Both investors, claiming breach of contract, started arbitration efforts in recent months for repayment of loans, just as Mongolia’s leaders flew into Hong Kong and New York to drum up new investment.

Credit Suisse and Abu Dhabi extended a combined US$35 million in convertible loans to Golomt starting in 2007. The agreements required the bank to provide prompt audited financial statements. Within five years of each deal, each investor was to gain Golomt shares as part of an initial public offering.

Come 2012, no share offer had occurred.

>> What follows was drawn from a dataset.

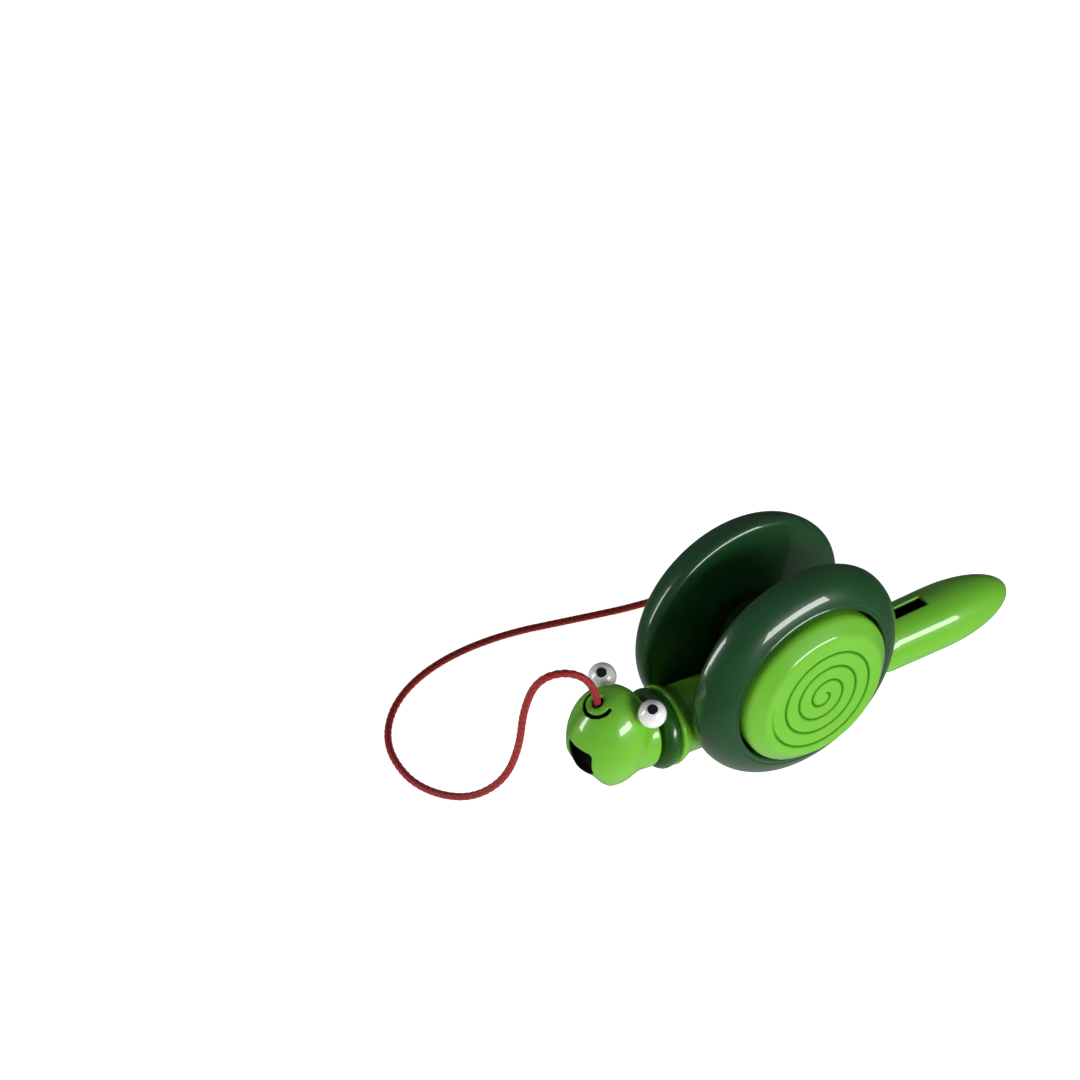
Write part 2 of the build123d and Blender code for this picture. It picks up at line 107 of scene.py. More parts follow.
RING_RADIUS, RING_HALF_THICKNESS = 10.4, 2.1
SLOT_HALF_WIDTH = 1.75
SLOT_EDGE_ROUND = 0.3
TONGUE_HALF_HEIGHT = 4.5
TONGUE_SPACE = 0.7            # above and below the tongue in the ring, where it nods

EGG_RADIUS, EGG_HALF_HEIGHT = 10.25, 14.0
EGG_PLACE = (-13.9, 3.5)      # ahead of the neck pin and above it, along the spine
NECK_RADIUS = 8.8
NECK_START, NECK_END = -14.5, -3.5
NECK_ROUND = 0.8
FACE_YAW = radians(6)         # the mouth is turned this far towards the toy's left
MOUTH_PLACE, MOUTH_HALF_SIZE, MOUTH_ROUND = (-11.0, -2.5), (5.0, 3.5), 2.2
MOUTH_HALF_WIDTH, MOUTH_END_ROUND, MOUTH_EDGE_ROUND = 4.4, 1.0, 0.55
CHIN_TOP, CHIN_SLOPE, CHIN_EDGE_ROUND = (-12.5, -0.14), radians(51.7), 1.2
LIP_CENTRE, LIP_RADIUS = (-0.9, -6.3), 7.4      # a flat round ledge under the mouth
LIP_HALF_THICKNESS, LIP_EDGE_ROUND, LIP_FILLET = 0.65, 0.5, 0.4
CORD_BORE_RADIUS = 1.3
CORD_BORE_LEAN = 15.0
CORD_BORE_FOOT = (2.45, -13.6)
KNOT_POCKET_RADIUS, KNOT_POCKET_DEPTH = 3.0, 4.0
HOLE_EDGE_ROUND = 0.25

EYE_RADIUS = 3.5
EYES = {"left": (5.5, 11.4, 9.1), "right": (3.9, 9.9, -9.7)}    # aft, up and left of the egg's centre
DIMPLE_CLEARANCE, DIMPLE_EDGE_ROUND = 0.12, 0.3
PUPIL_RADIUS = 1.3
GAZE = {"left": (0.38, -0.22, 0.90), "right": (0.36, -0.30, 0.88)}

TAIL_RADIUS = 8.4
TAIL_FRONT_RADIUS = 8.2
TAIL_LENGTH = 40.7
TAIL_TAPER = 23.0
TAIL_SLOT_END = 12.6
TAIL_SLOT_EDGE_ROUND = 0.4

CORD_RADIUS = 1.0
CORD_ROUTE = [
    (0.0, -60.46, 38.1),
    (0.0, -61.3, 45.1),
    (-3.1, -66.8, 49.4),
    (-6.6, -73.0, 47.1),
    (-8.4, -76.2, 37.8),
    (-9.3, -77.5, 24.9),
    (-11.7, -80.8, 13.6),
    (-17.1, -87.0, 6.2),
    (-26.5, -92.4, 2.6),
    (-38.0, -95.0, 1.0),
    (-52.0, -92.5, 1.0),
    (-63.5, -82.0, 1.0),
    (-69.0, -66.0, 1.0),
    (-68.0, -47.0, 1.0),
    (-61.5, -28.0, 1.0),
    (-55.5, -10.0, 1.0),
    (-52.8, 8.6, 1.0),
]

# ---------------------------------------------------------------- meshes

TURN_STEPS = 240              # points round a turned piece
RELAX_ROUNDS, DRAW_STEPS = 6, 3


def mesh_piece(name, points, faces, normals=None, marks=None):
    """A smooth mesh from points in millimetres, with its own normals and its named point values."""
    mesh = bpy.data.meshes.new(name)
    mesh.from_pydata((np.asarray(points) * MM).tolist(), [], faces)
    mesh.shade_smooth()
    if normals is not None:
        mesh.normals_split_custom_set_from_vertices(np.asarray(normals).tolist())
    for mark, values in (marks or {}).items():
        layer = mesh.attributes.new(mark, "FLOAT", "POINT")
        layer.data.foreach_set("value", np.asarray(values, np.float32))
    piece = bpy.data.objects.new(name, mesh)
    bpy.context.scene.collection.objects.link(piece)
    return piece


def rounded(outline, steps=8):
    """Points along an outline of (along, radius, rounding) corners, each rounded off by an arc."""
    corner = np.array(outline, float)
    points = [corner[0, :2]]
    for before, here, after in zip(corner, corner[1:], corner[2:]):
        spot, size = here[:2], here[2]
        back, ahead = before[:2] - spot, after[:2] - spot
        back, ahead = back / np.linalg.norm(back), ahead / np.linalg.norm(ahead)
        turn = pi - np.arccos(np.clip(back @ ahead, -1, 1))
        if size == 0 or turn < 0.01:
            points.append(spot)
            continue
        reach = size * np.tan(turn / 2)
        inward = (back + ahead) / np.linalg.norm(back + ahead)
        hub = spot + inward * sqrt(reach**2 + size**2)
        first, last = spot + back * reach - hub, spot + ahead * reach - hub
        for share in np.linspace(0, 1, steps + 1):
            swing = np.sin((1 - share) * turn) * first + np.sin(share * turn) * last
            points.append(hub + swing / np.sin(turn))
    points.append(corner[-1, :2])
    return np.array(points)


def turned(name, outline, centre, axis, relief=None, closed=False):
    """Turn an outline of (along, radius) points about an axis, like work on a lathe.

    Relief gives how far each (radius, angle) sinks along the axis, and its share of full depth.
    """
    outline = np.asarray(outline, float)
    axis = np.array(axis, float)
    side = np.array((0.0, 1.0, 0.0)) if abs(axis[1]) < 0.9 else np.array((1.0, 0.0, 0.0))
    side = side - axis * (side @ axis)
    side /= np.linalg.norm(side)
    other = np.cross(axis, side)
    angle = np.linspace(0, 2 * pi, TURN_STEPS, endpoint=False)
    along = np.repeat(outline[:, :1], TURN_STEPS, 1)
    groove = np.zeros_like(along)
    if relief:
        sink, groove = relief(np.repeat(outline[:, 1:], TURN_STEPS, 1), angle[None, :])
        along = along - sink
    spoke = np.cos(angle)[:, None] * side + np.sin(angle)[:, None] * other
    grid = centre + along[..., None] * axis + outline[:, 1, None, None] * spoke
    back, ahead = grid - np.roll(grid, 1, 0), np.roll(grid, -1, 0) - grid
    if not closed:
        back[0], ahead[-1] = ahead[0], back[-1]
    span_back = np.linalg.norm(back, axis=2, keepdims=True) + 1e-9
    span_ahead = np.linalg.norm(ahead, axis=2, keepdims=True) + 1e-9
    tangent = ahead * span_back / span_ahead + back * span_ahead / span_back
    around = np.roll(grid, -1, 1) - np.roll(grid, 1, 1)
    normal = np.cross(around, tangent)
    poles = [row for row in (0, len(grid) - 1) if outline[row, 1] < 1e-6 and not closed]
    for row in poles:
        normal[row] = axis * (-1 if row == 0 else 1) * np.sign(outline[-1, 0] - outline[0, 0])
    normal /= np.linalg.norm(normal, axis=2, keepdims=True) + 1e-12
    count = len(grid)
    index = np.arange(count * TURN_STEPS).reshape(count, TURN_STEPS)
    for row in poles:
        index[row] = index[row, 0]
    faces = []
    for row in range(count if closed else count - 1):
        low, high = index[row], index[(row + 1) % count]
        for a, b, c, d in zip(low, np.roll(low, -1), np.roll(high, -1), high):
            ring = list(dict.fromkeys((int(a), int(b), int(c), int(d))))
            faces.append(ring)
    used = np.unique(np.concatenate([np.array(face) for face in faces]))
    renumber = np.zeros(count * TURN_STEPS, int)
    renumber[used] = np.arange(len(used))
    faces = [[int(renumber[i]) for i in face] for face in faces]
    flat = grid.reshape(-1, 3)[used], normal.reshape(-1, 3)[used], groove.ravel()[used]
    return mesh_piece(name, flat[0], faces, flat[1], {"groove": flat[2]})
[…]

Instead, that year the foreign investors, some members of the bank’s board and its chief executive learned the bank had missed payments on off-the-books debts to a Japanese trading company as far back as 2008, two sources said.

Golomt also failed to produce a 2012 audit in the first three months of last year as required in the loan deals.

Starting in late 2012, three companies examined the bank’s books, their communications to Golomt’s board showed, with one declining to sign off on the audit and the other two alleging that some of the bank’s managers had deleted financial records.

In one investigation commissioned by Golomt’s board, PricewaterhouseCoopers wrote that managers inside the bank deleted more than 6,800 files and records from the Swift interbank cash transfer system from August 2007 to May 2008.

Golomt vice-president Bolormaa Luvsandorj said the bank stood by an audit of its 2012 results done late last year, which said it had resolved the Japanese company’s complaints.

“These are past issues,” Bolormaa said last month, adding that the bank reported strong liquidity last year and “an extremely prudent loan-asset ratio of 57.1 per cent”.

Mongol Bank, the country’s central bank and financial regulator, investigated Golomt several times, said its chief, Zoljargal Naidansuren. “The bank is safe and sound,” he said last month.

The events at Golomt illustrate the growing wariness of some foreign investors despite Mongolia’s economic promise. The country ranked among the world’s three fastest-growing economies in 2011 and 2012, with gross domestic product expanding as much as 17.5 per cent.

Yet foreign direct investment, after cresting in 2011 and 2012, fell by almost half last year. In the past five years, four of Mongolia’s top 10 banks have folded or merged to avoid bankruptcy.

The latest was Savings Bank, which defaulted on about US$100 million of loans in July and sparked a London court case by South Africa’s Standard Bank, alleging fraud. Mongolian officials barred one of Standard Bank’s consultants from leaving the country for a month late last year.

“I’ve been coming here for nine years. I’ve been a real cheerleader for Mongolia,” the banker, Chris Bradley, said in December before returning to Australia. “Now I feel embarrassed.”